▶ _Given task_:
Extract each line of the data below exactly as written.

▶ _Supplied information_:

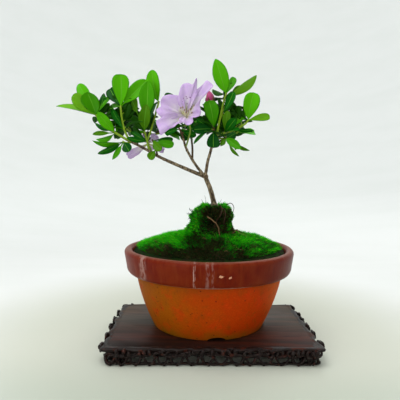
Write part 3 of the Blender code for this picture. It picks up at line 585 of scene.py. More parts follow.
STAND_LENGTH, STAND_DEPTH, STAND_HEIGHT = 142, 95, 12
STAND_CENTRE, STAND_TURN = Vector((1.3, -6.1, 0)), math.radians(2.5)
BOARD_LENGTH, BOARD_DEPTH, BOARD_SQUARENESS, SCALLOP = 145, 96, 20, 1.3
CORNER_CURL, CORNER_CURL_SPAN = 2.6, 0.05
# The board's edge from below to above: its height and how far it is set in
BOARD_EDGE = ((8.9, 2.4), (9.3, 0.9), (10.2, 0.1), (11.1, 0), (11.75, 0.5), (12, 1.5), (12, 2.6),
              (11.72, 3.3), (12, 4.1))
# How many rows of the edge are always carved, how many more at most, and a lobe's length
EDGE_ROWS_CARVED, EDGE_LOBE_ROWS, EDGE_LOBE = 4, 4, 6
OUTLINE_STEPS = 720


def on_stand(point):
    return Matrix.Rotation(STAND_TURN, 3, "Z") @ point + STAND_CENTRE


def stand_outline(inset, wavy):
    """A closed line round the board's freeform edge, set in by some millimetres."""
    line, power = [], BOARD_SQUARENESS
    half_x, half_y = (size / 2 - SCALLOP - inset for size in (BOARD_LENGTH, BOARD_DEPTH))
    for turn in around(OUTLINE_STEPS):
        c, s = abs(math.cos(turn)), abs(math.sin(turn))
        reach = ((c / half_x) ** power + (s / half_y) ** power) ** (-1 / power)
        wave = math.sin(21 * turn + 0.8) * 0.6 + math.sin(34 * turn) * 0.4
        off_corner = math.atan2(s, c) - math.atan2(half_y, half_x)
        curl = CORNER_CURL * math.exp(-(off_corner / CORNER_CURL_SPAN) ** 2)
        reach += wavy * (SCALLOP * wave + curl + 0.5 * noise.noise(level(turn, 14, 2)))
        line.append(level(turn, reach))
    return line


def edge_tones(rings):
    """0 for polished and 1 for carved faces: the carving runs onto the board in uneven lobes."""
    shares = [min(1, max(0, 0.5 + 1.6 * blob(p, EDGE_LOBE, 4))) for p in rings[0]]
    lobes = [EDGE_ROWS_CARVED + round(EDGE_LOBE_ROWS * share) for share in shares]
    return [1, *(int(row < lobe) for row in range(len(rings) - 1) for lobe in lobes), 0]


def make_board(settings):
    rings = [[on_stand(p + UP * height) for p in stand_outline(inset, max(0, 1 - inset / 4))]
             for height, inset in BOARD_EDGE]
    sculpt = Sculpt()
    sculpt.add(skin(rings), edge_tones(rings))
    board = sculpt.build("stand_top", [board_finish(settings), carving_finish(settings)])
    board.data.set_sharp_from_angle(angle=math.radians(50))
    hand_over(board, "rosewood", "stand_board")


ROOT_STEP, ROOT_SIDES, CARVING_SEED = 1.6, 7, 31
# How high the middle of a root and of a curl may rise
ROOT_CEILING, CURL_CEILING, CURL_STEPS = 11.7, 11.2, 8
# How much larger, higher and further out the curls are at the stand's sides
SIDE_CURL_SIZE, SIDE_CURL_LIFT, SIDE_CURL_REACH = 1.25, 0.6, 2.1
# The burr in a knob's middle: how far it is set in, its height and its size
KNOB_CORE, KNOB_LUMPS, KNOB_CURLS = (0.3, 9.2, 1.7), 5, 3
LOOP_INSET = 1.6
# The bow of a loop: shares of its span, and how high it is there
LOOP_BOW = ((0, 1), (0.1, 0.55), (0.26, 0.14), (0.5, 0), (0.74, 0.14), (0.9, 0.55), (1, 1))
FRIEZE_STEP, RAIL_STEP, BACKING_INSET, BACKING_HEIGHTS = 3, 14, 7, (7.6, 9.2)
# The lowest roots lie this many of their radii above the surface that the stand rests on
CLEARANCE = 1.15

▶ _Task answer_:
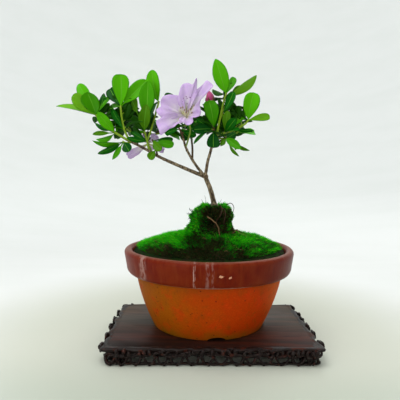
Write part 3 of the Blender code for this picture. It picks up at line 585 of scene.py. More parts follow.
STAND_LENGTH, STAND_DEPTH, STAND_HEIGHT = 142, 95, 12
STAND_CENTRE, STAND_TURN = Vector((1.3, -6.1, 0)), math.radians(2.5)
BOARD_LENGTH, BOARD_DEPTH, BOARD_SQUARENESS, SCALLOP = 145, 96, 20, 1.3
CORNER_CURL, CORNER_CURL_SPAN = 2.6, 0.05
# The board's edge from below to above: its height and how far it is set in
BOARD_EDGE = ((8.9, 2.4), (9.3, 0.9), (10.2, 0.1), (11.1, 0), (11.75, 0.5), (12, 1.5), (12, 2.6),
              (11.72, 3.3), (12, 4.1))
# How many rows of the edge are always carved, how many more at most, and a lobe's length
EDGE_ROWS_CARVED, EDGE_LOBE_ROWS, EDGE_LOBE = 4, 4, 6
OUTLINE_STEPS = 720


def on_stand(point):
    return Matrix.Rotation(STAND_TURN, 3, "Z") @ point + STAND_CENTRE


def stand_outline(inset, wavy):
    """A closed line round the board's freeform edge, set in by some millimetres."""
    line, power = [], BOARD_SQUARENESS
    half_x, half_y = (size / 2 - SCALLOP - inset for size in (BOARD_LENGTH, BOARD_DEPTH))
    for turn in around(OUTLINE_STEPS):
        c, s = abs(math.cos(turn)), abs(math.sin(turn))
        reach = ((c / half_x) ** power + (s / half_y) ** power) ** (-1 / power)
        wave = math.sin(21 * turn + 0.8) * 0.6 + math.sin(34 * turn) * 0.4
        off_corner = math.atan2(s, c) - math.atan2(half_y, half_x)
        curl = CORNER_CURL * math.exp(-(off_corner / CORNER_CURL_SPAN) ** 2)
        reach += wavy * (SCALLOP * wave + curl + 0.5 * noise.noise(level(turn, 14, 2)))
        line.append(level(turn, reach))
    return line


def edge_tones(rings):
    """0 for polished and 1 for carved faces: the carving runs onto the board in uneven lobes."""
    shares = [min(1, max(0, 0.5 + 1.6 * blob(p, EDGE_LOBE, 4))) for p in rings[0]]
    lobes = [EDGE_ROWS_CARVED + round(EDGE_LOBE_ROWS * share) for share in shares]
    return [1, *(int(row < lobe) for row in range(len(rings) - 1) for lobe in lobes), 0]


def make_board(settings):
    rings = [[on_stand(p + UP * height) for p in stand_outline(inset, max(0, 1 - inset / 4))]
             for height, inset in BOARD_EDGE]
    sculpt = Sculpt()
    sculpt.add(skin(rings), edge_tones(rings))
    board = sculpt.build("stand_top", [board_finish(settings), carving_finish(settings)])
    board.data.set_sharp_from_angle(angle=math.radians(50))
    hand_over(board, "rosewood", "stand_board")


ROOT_STEP, ROOT_SIDES, CARVING_SEED = 1.6, 7, 31
# How high the middle of a root and of a curl may rise
ROOT_CEILING, CURL_CEILING, CURL_STEPS = 11.7, 11.2, 8
# How much larger, higher and further out the curls are at the stand's sides
SIDE_CURL_SIZE, SIDE_CURL_LIFT, SIDE_CURL_REACH = 1.25, 0.6, 2.1
# The burr in a knob's middle: how far it is set in, its height and its size
KNOB_CORE, KNOB_LUMPS, KNOB_CURLS = (0.3, 9.2, 1.7), 5, 3
LOOP_INSET = 1.6
# The bow of a loop: shares of its span, and how high it is there
LOOP_BOW = ((0, 1), (0.1, 0.55), (0.26, 0.14), (0.5, 0), (0.74, 0.14), (0.9, 0.55), (1, 1))
FRIEZE_STEP, RAIL_STEP, BACKING_INSET, BACKING_HEIGHTS = 3, 14, 7, (7.6, 9.2)
# The lowest roots lie this many of their radii above the surface that the stand rests on
CLEARANCE = 1.15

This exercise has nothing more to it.